Taiwan's president, Chen Shui-bian, won re-election by an extremely narrow margin, one day after surviving an apparent assassination attempt. The losing candidate plans to challenge the results.
Supporters of President Chen Shui-bian cheer as the vote tallies come in. Mr. Chen defeated his rival, Lien Chan, by a margin of less than a percentage point.
Observers say the president was helped by a sympathy vote, after he was slightly wounded in an apparent assassination attempt Friday. No one has been arrested for the attack, and no one has taken responsibility.
A defiant Lien Chan said he wants the election results to be declared invalid, and the ballot boxes sealed, so votes can be examined later.
Mr. Lien says there are still so many questions unanswered about the shooting that he does not know how to accept the results. But he urges supporters to be calm.
Mr. Chen campaigned on a platform emphasizing Taiwan's sovereignty apart from China, which considers the island part of its territory.
Taiwan split from the mainland in 1949, when Nationalists fled to the island following the Communist Party's takeover of China.
Beijing has been a sharp critic of President Chen in the past, though it remained relatively quiet about Taiwan in the weeks before the election.
Mr. Lien's party, the Kuomintang, held indirect talks with China during its more than 50 years in power, and is portrayed as more conciliatory toward Beijing.
China has refused to recognize President Chen's Democratic Progressive Party.
David Huang, a scholar with Taiwan's top government research institute, Academia Sinica, says President Chen's re-election may push China to rethink its stance.
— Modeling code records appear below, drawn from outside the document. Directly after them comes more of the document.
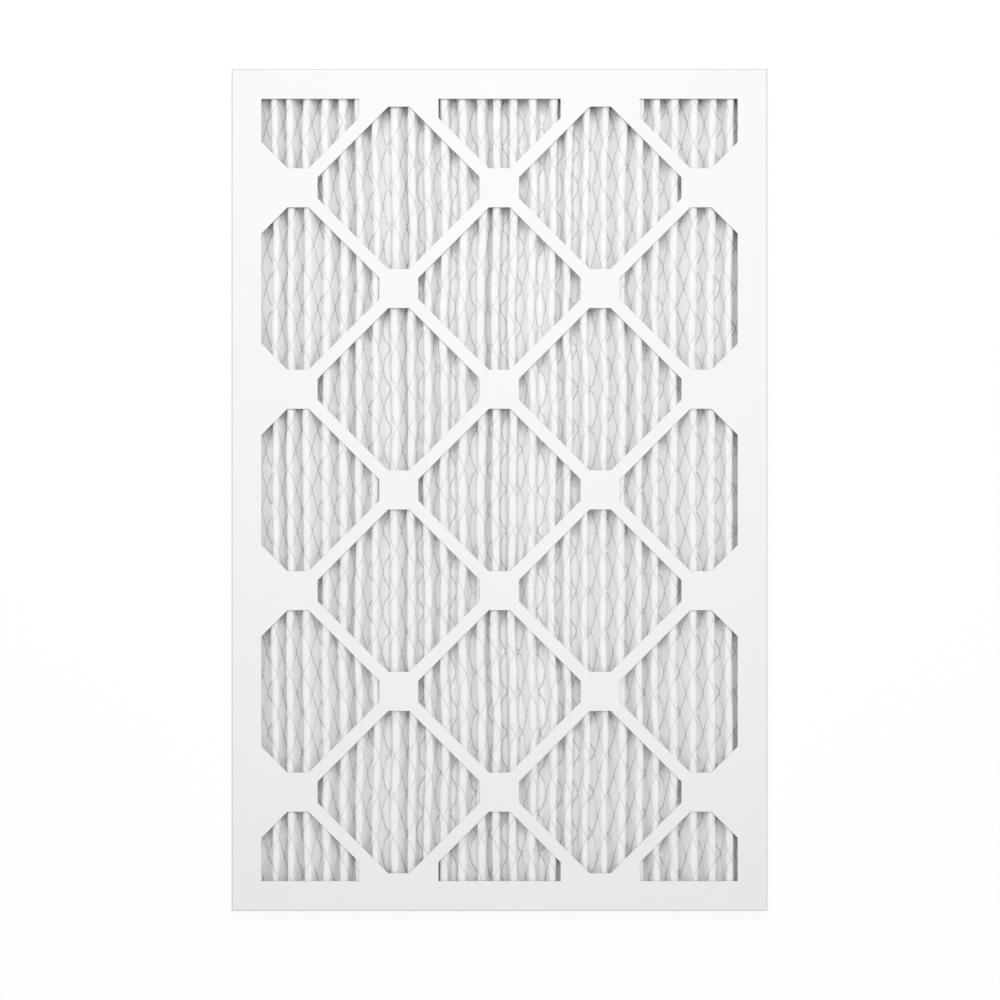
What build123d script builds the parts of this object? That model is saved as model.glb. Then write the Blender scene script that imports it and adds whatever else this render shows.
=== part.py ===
"""Pleated panel air filter, 16 x 25 x 1 inch nominal, for a duct or a return-air grille.

Two die-cut card trays telescope into each other. Each has a lattice face, four folded walls and glued
corner tabs. Between the two faces stands a pleated pack: non-woven media backed by a support mesh on
the outlet side. Hot-melt seals the pack to the rear tray on all four sides, and laps the two trays
together.

Millimetres. X is the width, Y the length, Z the depth. The origin is the centre of the rear face, which
is the side that the filter lies on, and the outlet face looks up.
"""

from build123d import *
from math import asin, atan2, cos, degrees, hypot, pi, sin, sqrt, tan
import os

# Frame outline
WIDTH = 400.05
LENGTH = 628.65
DEPTH = 19.05

# Card
BOARD = 0.71  # sheet thickness
FOLD_INSIDE_RADIUS = 0.3
TAB_LENGTH = 26.0  # corner tab, glued behind the end wall
TAB_TAPER = 5.0  # its free end is cut back at both edges
TAB_CLEARANCE = 1.2  # from the tab to the tray's face and to its open rim
CUT_RELIEF = 0.3  # the end wall stops short of the side wall's outside
RIM_CLEARANCE = 0.25  # rear tray's rim to the inside of the front face

# Lattice face
BORDER = 22.2  # plain margin round the windows
LATTICE_STEP = 75.2  # from a window's centre to the next strap crossing, along X or Y
STRAP_WIDTH = 9.4  # diagonal strap
CROSSING_WIDTH = 29.1  # flat to flat, where two straps cross
END_WINDOW_WIDTH = 91.2  # windows cut off by the head and foot margins are narrowed to this
SMALLEST_WINDOW = 30.0  # a window trimmed to less than this is left out

# Pleated pack
PLEAT_PITCH = 13.0  # aimed at, then rounded to a whole number of pleats
MEDIA_THICKNESS = 1.2
MESH_THICKNESS = 0.5  # support mesh, over its strands
BOND_GAP = 0.2  # media to mesh
CREST_INSIDE_RADIUS = 0.7  # on the hollow side of every fold
CREST_CLEARANCE = 0.05  # crests and valleys to the lattice card, which they are glued to
FLAP_DROP = 2.5  # the end flaps stop this far below the front card

# Hot-melt
LAP_GLUE_THICKNESS = 0.2  # between the side walls of the two trays
LAP_GLUE_HEIGHT = 12.0
LAP_GLUE_END_GAP = 3.0  # from its ends to the corner tabs
SIDE_SEAL_THICKNESS = 0.6  # end flap to side wall
SIDE_SEAL_HEIGHT = 10.0
END_SEAL_THICKNESS = 2.0  # pleat ends to the corner tabs

# Outside of a folded edge
FOLD_RADIUS = FOLD_INSIDE_RADIUS + BOARD

# Rear tray, nested in the front one: inside its walls, and at the ends inside its tabs too
REAR_WIDTH = WIDTH - 2 * (BOARD + LAP_GLUE_THICKNESS)
REAR_LENGTH = LENGTH - 2 * (2 * BOARD + LAP_GLUE_THICKNESS)
REAR_HEIGHT = DEPTH - BOARD - RIM_CLEARANCE

# Room for the pack inside the rear tray
ROOM_HALF_WIDTH = REAR_WIDTH / 2 - BOARD
ROOM_HALF_LENGTH = REAR_LENGTH / 2 - BOARD
PACK_HALF_LENGTH = ROOM_HALF_LENGTH - BOARD - END_SEAL_THICKNESS
PACK_FLOOR = BOARD + CREST_CLEARANCE
PACK_CEILING = DEPTH - PACK_FLOOR

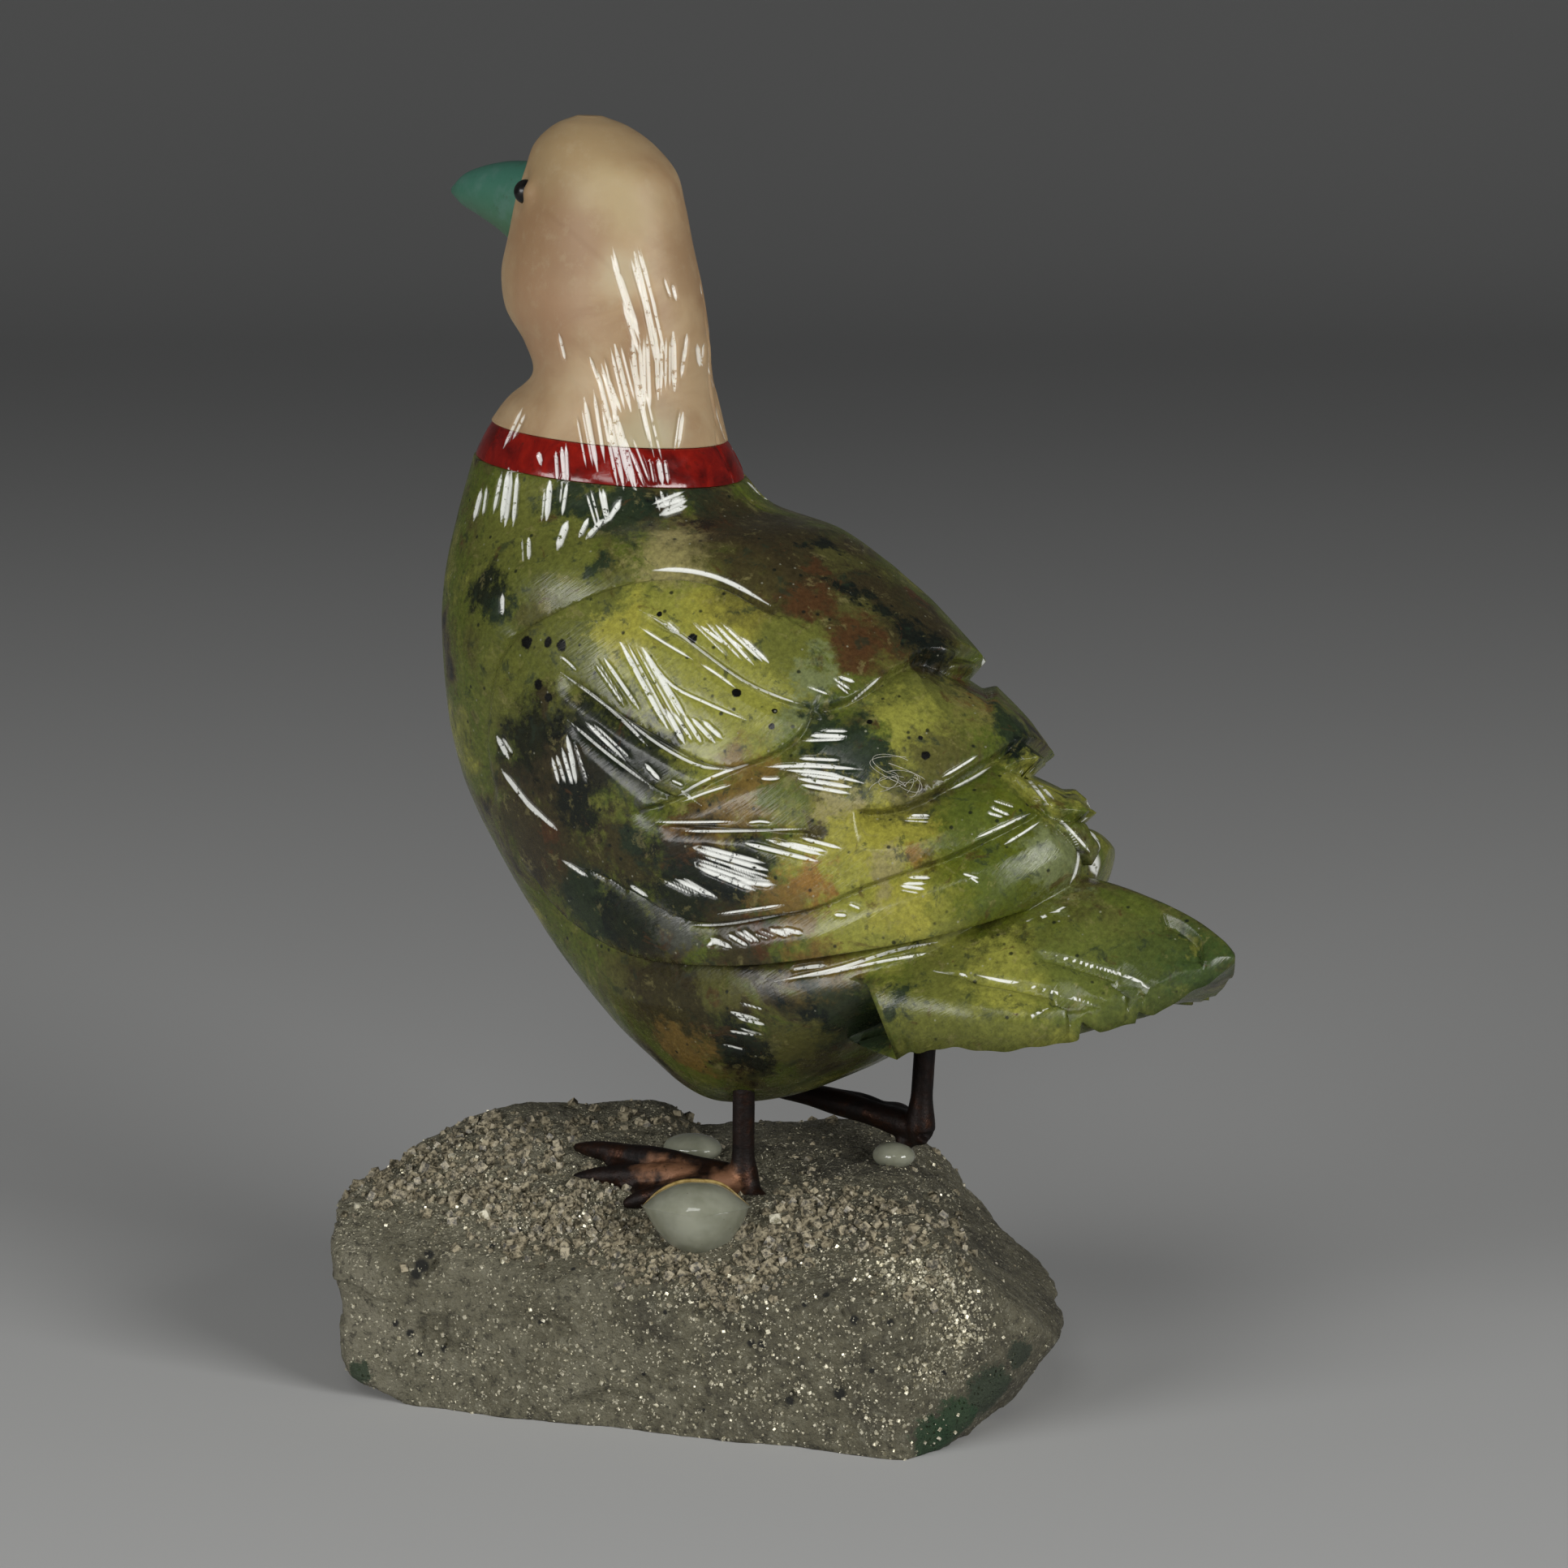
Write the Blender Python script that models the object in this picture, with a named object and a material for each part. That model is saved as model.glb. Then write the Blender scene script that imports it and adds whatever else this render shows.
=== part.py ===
"""A small stone duck carving that stands on a rough rock, modelled at real size in Blender.

The duck faces -X, its left side is -Y and +Z is up. The origin is in the middle of the rock's
flat underside. Sizes here are millimetres, and a mesh is scaled to metres when it is made.

The free forms (body, tail, head, beak, feet) are drawn for a duck 66.5 mm high, and FORM
scales the drawing to the duck's real height. Thicknesses, rods, beads and gaps are real sizes.
"""
import math

import bmesh
import bpy
import numpy as np

for old in list(bpy.data.objects):
    bpy.data.objects.remove(old)

MM = 0.001
GAP = 0.3                       # clearance between two pieces that meet

# The duck, from the lowest point of its belly to its crown, and where it stands
DUCK_HEIGHT = 66.5
FORM = DUCK_HEIGHT / 66.5
FEET_LEVEL = 15.0 * FORM        # height of the feet in the drawing
STAND_X = 2.6
STAND_Y = 2.0

# The rock, in its own frame, whose long axis is turned from the duck's
ROCK_LENGTH = 49.0
ROCK_WIDTH = 35.3
ROCK_HEIGHT = 16.8
ROCK_TURN = math.radians(35.0)
FEET_UNDER_ROCK_TOP = 1.8       # the top slopes, so the feet stand lower than its highest point

# Collar disc between the neck and the body
COLLAR_THICK = 2.4
COLLAR_HALF_LENGTH = 9.6
COLLAR_HALF_WIDTH = 8.5
COLLAR_TOP_SHARE = 0.87         # its top edge over its bottom edge
COLLAR_TILT = math.tan(math.radians(5.0))  # its front edge stands higher
COLLAR_X = -11.45 * FORM
COLLAR_Z = 61.65 * FORM         # middle of its underside

# Head, beak and eyes; heights are over the neck's foot, which stands on the collar
HEAD_TURN = math.radians(10.0)
HEAD_AXIS_X = COLLAR_X - 0.95 * FORM
NECK_FOOT_Z = COLLAR_Z + COLLAR_THICK + GAP
BEAK_LENGTH = 10.0              # with the part let into the head
BEAK_INLET = 0.5                # how deep its root is let into the head
BEAK_SEAT = 5.0 * FORM          # flat face behind the beak, forward of the head's axis
EYE_DIAMETER = 1.7
EYE_INSET = 0.3                 # how far the bead's middle lies under the head's skin
EYE_PLACE = 0.667               # along the head's rings, from the neck's foot to the crown
EYE_ANGLE = math.radians(56.0)  # from straight ahead to each side

# Tail
TAIL_FLATNESS = 0.9             # 1 makes its underside level from side to side
TAIL_LEAN = 2.3 * FORM          # how far its front rim slants back towards its underside

# Cast metal legs and feet
LEG_DIAMETER = 1.5
TOE_DIAMETER = 1.6
WEB_THICK = 0.9

# Dried glue: length, width and height of each bead
GLUE_BEAD = (7.6, 6.0, 4.4)
GLUE_DROP = (3.0, 2.6, 1.8)
GLUE_PATCH = (2.6, 2.6, 3.0)

# Grids the skins are made on, and how many triangles the body and tail keep
ROCK_RINGS = 25
ROCK_SIDES = 30
BODY_RINGS = 150
BODY_SIDES = 176
BODY_TRIANGLES = 4100
TAIL_ACROSS = 57
TAIL_ALONG = 50
TAIL_TRIANGLES = 1100


def spline(rows, t):
    """Catmull-Rom curve through evenly spaced rows of numbers, read at t from 0 to 1."""
    p = np.asarray(rows, float)
    p = np.vstack([2 * p[0] - p[1], p, 2 * p[-1] - p[-2]])
    x = np.clip(np.asarray(t, float), 0.0, 1.0) * (len(p) - 3)
    i = np.minimum(x.astype(int), len(p) - 4)
    f = (x - i)[..., None]
    a, b, c, d = p[i], p[i + 1], p[i + 2], p[i + 3]
    return 0.5 * (2 * b + (c - a) * f + (2 * a - 5 * b + 4 * c - d) * f**2
                  + (3 * b - a - 3 * c + d) * f**3)


def smooth(x):
    """Smooth step from 0 to 1 as x goes from 0 to 1."""
    x = np.clip(x, 0.0, 1.0)
    return x * x * (3 - 2 * x)


def stone(name, color, roughness, metallic=0.0):
    """A plain material with one colour, roughness and metallic value."""
    mat = bpy.data.materials.new(name)
    mat.use_nodes = True
    shader = mat.node_tree.nodes["Principled BSDF"]
    shader.inputs["Base Color"].default_value = (*color, 1.0)
    shader.inputs["Roughness"].default_value = roughness
    shader.inputs["Metallic"].default_value = metallic
    mat.diffuse_color = (*color, 1.0)
    return mat


def add_piece(name, shape, mat):
    """One closed mesh object from points in millimetres, with its faces turned outwards."""
    points, faces = shape
    mesh = bpy.data.meshes.new(name)
    mesh.from_pydata((np.asarray(points) * MM).tolist(), [], faces)
    bm = bmesh.new()
    bm.from_mesh(mesh)
    bmesh.ops.recalc_face_normals(bm, faces=bm.faces)
    bm.to_mesh(mesh)
    bm.free()
    mesh.materials.append(mat)
    mesh.shade_smooth()
    obj = bpy.data.objects.new(name, mesh)
    bpy.context.scene.collection.objects.link(obj)
    return obj


def loft(rings):
    """Points and faces of a skin over rings of points, each end closed by a fan."""
    rings = np.asarray(rings, float)
    m, n, _ = rings.shape
    points = list(rings.reshape(-1, 3))
    faces = []
    for i in range(m - 1):
        for j in range(n):
            k = (j + 1) % n
            faces.append((i * n + j, i * n + k, (i + 1) * n + k, (i + 1) * n + j))
    for i, ring in ((0, rings[0]), (m - 1, rings[-1])):
        points.append(ring.mean(axis=0))
        hub = len(points) - 1
        for j in range(n):
            faces.append((i * n + j, i * n + (j + 1) % n, hub))
    return np.array(points), faces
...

"Probably, they have to be thinking about 'Well, if you continue to try to resist the Chen administration, it will not in the end get anywhere.' So, they will probably make some policy revisions," he said.
President Chen came into office in 2000, after capturing less than 40 percent of the total vote. He won because of a split in the then-ruling Kuomintang.
This time, facing a single opponent, Mr. Chen was able to make headway in parts of the island that have traditionally supported the Kuomintang.
Voters were also to decide on a referendum, placed on the ballot by the Chen government, to decide how to handle relations with China.
While Mr. Lien had called the referendum unnecessary and provocative, President Chen had called it an essential democratic exercise.
Early results show a majority of voters took part in the referendum, indicating another possible victory for Mr. Chen, because the result of the voting would be invalidated, if less than 50 percent of voters participate.